7. Il ressort des énonciations du jugement attaqué que, pour juger que le permis modificatif sollicité à la suite du premier jugement n’avait pu régulariser le vice constaté par ce premier jugement et annuler en conséquence le permis de construire initial, le tribunal s’est fondé sur le seul motif que le dossier de demande de permis modificatif ne spécifiait pas qu’il était sollicité à cette fin. En déduisant de cette seule circonstance que le permis de construire modificatif délivré ne pouvait être regardé comme ayant régularisé le vice dont était entaché le permis de construire initial, sans rechercher s’il ne résultait pas d’autres éléments du dossier, tels que la chronologie dans laquelle s’inscrivait la demande de permis modificatif ou les échanges intervenus avec la commune à l’occasion de son instruction, qu’il avait en l’espèce eu cet objet, le tribunal a commis une erreur de droit.

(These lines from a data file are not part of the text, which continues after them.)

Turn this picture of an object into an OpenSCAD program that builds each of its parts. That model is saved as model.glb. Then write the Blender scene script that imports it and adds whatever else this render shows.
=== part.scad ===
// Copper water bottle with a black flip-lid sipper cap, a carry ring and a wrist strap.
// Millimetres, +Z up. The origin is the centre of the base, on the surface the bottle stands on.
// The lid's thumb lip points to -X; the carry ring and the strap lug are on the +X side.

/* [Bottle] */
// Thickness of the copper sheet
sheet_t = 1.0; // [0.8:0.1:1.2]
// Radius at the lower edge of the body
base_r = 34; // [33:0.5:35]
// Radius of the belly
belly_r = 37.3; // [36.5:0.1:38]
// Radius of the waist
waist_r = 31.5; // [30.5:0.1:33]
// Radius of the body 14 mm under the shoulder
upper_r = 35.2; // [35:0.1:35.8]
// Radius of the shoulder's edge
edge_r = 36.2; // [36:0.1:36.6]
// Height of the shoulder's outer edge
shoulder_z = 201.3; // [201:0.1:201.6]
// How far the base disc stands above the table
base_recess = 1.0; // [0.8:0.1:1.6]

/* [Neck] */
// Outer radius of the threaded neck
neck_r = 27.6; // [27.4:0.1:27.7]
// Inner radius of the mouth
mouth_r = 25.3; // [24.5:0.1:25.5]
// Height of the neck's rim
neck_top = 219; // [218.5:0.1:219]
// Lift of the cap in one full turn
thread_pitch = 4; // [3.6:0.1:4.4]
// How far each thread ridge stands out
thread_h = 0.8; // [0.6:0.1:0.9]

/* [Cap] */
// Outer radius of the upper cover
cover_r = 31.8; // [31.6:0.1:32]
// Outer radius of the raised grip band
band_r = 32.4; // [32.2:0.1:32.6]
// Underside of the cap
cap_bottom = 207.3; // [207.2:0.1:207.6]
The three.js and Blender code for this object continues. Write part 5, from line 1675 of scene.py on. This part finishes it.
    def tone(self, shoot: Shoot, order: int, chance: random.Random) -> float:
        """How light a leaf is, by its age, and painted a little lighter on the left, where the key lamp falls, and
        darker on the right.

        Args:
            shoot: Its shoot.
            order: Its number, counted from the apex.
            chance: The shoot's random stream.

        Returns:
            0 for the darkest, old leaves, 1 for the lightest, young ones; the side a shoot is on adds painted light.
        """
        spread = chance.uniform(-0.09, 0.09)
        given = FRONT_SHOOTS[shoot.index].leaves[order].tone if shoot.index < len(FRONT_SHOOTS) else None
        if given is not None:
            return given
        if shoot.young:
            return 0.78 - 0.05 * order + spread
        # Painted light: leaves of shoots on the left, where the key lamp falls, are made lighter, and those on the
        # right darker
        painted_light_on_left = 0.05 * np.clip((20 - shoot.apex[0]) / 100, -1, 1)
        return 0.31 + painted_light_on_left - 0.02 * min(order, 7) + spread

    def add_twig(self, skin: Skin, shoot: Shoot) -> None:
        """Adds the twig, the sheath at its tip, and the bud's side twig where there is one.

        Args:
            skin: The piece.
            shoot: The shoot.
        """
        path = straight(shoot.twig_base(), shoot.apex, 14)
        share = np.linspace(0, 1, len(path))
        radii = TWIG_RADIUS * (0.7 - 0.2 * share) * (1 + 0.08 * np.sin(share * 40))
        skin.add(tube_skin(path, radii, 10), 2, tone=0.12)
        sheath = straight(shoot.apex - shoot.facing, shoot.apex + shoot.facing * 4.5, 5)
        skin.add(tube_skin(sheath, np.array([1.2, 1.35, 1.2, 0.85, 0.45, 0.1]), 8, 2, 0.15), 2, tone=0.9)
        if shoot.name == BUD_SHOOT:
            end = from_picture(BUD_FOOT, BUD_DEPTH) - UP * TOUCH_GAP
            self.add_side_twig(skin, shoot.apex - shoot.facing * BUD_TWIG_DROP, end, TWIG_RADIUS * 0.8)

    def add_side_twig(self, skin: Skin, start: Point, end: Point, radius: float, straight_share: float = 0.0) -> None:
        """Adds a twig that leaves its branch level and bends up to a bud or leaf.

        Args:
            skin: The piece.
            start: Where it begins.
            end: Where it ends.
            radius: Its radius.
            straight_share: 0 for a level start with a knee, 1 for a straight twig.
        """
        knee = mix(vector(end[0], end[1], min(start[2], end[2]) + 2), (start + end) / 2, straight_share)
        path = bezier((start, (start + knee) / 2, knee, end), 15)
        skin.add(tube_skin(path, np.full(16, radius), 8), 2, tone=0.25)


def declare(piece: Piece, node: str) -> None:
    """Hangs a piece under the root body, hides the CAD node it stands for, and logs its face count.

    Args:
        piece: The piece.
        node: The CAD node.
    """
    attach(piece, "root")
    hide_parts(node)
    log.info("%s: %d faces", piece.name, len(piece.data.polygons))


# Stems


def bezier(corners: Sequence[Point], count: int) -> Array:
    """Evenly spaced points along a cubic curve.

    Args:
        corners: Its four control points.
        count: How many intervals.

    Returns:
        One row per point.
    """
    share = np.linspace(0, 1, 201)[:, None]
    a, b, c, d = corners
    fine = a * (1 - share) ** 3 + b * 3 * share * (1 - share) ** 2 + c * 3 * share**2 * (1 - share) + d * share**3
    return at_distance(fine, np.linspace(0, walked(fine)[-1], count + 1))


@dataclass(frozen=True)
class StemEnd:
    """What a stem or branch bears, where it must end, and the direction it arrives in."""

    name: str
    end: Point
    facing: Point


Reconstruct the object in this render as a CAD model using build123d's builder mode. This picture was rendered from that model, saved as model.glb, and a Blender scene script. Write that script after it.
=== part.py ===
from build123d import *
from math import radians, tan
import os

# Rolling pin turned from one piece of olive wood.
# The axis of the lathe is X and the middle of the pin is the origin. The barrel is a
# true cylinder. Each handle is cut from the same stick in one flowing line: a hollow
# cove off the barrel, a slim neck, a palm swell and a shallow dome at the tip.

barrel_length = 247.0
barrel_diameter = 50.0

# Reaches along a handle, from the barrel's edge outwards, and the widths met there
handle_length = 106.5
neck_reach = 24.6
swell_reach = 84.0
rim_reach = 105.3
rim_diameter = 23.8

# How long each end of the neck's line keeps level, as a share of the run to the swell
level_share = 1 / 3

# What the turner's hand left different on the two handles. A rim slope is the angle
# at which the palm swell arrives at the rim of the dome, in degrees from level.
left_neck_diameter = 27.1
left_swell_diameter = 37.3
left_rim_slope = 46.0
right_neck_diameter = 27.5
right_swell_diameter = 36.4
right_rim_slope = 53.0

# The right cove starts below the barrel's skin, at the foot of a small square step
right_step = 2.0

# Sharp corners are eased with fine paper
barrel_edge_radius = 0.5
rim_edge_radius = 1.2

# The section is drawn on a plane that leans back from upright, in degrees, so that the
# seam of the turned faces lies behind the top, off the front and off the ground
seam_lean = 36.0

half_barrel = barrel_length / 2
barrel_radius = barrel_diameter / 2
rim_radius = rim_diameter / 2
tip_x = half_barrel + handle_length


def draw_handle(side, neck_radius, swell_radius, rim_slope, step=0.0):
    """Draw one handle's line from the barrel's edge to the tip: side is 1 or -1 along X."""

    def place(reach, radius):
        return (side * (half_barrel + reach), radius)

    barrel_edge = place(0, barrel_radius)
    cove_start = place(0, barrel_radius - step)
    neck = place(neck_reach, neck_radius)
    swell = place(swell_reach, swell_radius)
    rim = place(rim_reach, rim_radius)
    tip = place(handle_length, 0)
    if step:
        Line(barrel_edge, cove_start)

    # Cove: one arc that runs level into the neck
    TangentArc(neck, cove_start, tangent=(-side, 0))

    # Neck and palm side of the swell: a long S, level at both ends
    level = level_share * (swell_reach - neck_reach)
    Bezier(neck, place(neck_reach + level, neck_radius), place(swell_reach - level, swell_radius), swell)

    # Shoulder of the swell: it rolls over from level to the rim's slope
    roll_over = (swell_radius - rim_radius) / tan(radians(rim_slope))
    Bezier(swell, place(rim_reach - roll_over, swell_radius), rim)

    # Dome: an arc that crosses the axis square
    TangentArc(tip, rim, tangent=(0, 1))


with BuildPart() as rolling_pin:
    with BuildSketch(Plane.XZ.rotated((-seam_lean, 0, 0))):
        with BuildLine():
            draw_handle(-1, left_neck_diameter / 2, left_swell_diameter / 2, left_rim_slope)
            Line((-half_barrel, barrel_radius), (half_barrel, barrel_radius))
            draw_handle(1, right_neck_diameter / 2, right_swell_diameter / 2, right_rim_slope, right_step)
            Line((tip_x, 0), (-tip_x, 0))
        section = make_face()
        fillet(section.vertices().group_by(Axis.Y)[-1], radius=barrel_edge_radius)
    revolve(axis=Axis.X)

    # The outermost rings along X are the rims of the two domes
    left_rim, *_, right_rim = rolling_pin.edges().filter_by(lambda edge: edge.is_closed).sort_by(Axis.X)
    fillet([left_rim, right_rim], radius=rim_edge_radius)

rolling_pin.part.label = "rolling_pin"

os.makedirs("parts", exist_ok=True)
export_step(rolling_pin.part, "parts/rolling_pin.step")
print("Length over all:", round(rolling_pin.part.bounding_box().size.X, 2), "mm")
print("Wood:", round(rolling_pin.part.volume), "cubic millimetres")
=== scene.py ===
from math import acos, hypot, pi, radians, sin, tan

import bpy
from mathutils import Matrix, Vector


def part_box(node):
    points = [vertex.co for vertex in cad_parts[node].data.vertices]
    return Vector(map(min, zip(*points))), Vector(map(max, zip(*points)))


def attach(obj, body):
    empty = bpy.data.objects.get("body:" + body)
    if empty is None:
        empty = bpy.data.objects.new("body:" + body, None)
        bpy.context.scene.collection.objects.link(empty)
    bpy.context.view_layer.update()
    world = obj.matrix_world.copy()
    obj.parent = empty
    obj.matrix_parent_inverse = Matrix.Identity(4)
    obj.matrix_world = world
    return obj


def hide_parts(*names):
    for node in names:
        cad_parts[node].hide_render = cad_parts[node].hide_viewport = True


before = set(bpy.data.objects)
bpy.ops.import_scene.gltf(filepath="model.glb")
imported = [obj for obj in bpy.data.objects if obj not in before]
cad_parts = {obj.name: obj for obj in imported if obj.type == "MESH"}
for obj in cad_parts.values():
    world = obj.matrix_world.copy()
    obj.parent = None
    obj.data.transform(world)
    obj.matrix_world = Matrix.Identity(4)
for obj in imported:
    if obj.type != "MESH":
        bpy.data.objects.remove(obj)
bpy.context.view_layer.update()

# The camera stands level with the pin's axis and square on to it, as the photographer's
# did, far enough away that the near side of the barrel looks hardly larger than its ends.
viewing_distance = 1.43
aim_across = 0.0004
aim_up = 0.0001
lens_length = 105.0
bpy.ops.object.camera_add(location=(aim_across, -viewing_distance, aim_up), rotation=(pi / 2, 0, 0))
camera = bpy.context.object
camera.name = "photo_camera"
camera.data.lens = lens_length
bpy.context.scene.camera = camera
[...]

8. Il résulte de ce qui précède que la société AFC Promotion est fondée à demander l’annulation du jugement du 29 mars 2022 qu’elle attaque.

9. Il n’y a pas lieu, dans les circonstances de l’espèce, de mettre à la charge de M. et Mme B. la somme que la société AFC Promotion demande au titre de l’article L. 761-1 du code de justice administrative.

Décide :

Article 1er : Le jugement du 29 mars 2022 du tribunal administratif de Toulouse est annulé.

Article 2 : L’affaire est renvoyée au tribunal administratif de Toulouse.

Article 3 : Le surplus des conclusions du pourvoi est rejeté.

Article 4 : La présente décision sera notifiée à la société par actions simplifiée AFC Promotion et à M. C. B. et Mme D. épouse B.

Copie en sera adressée à la commune de Fenouillet.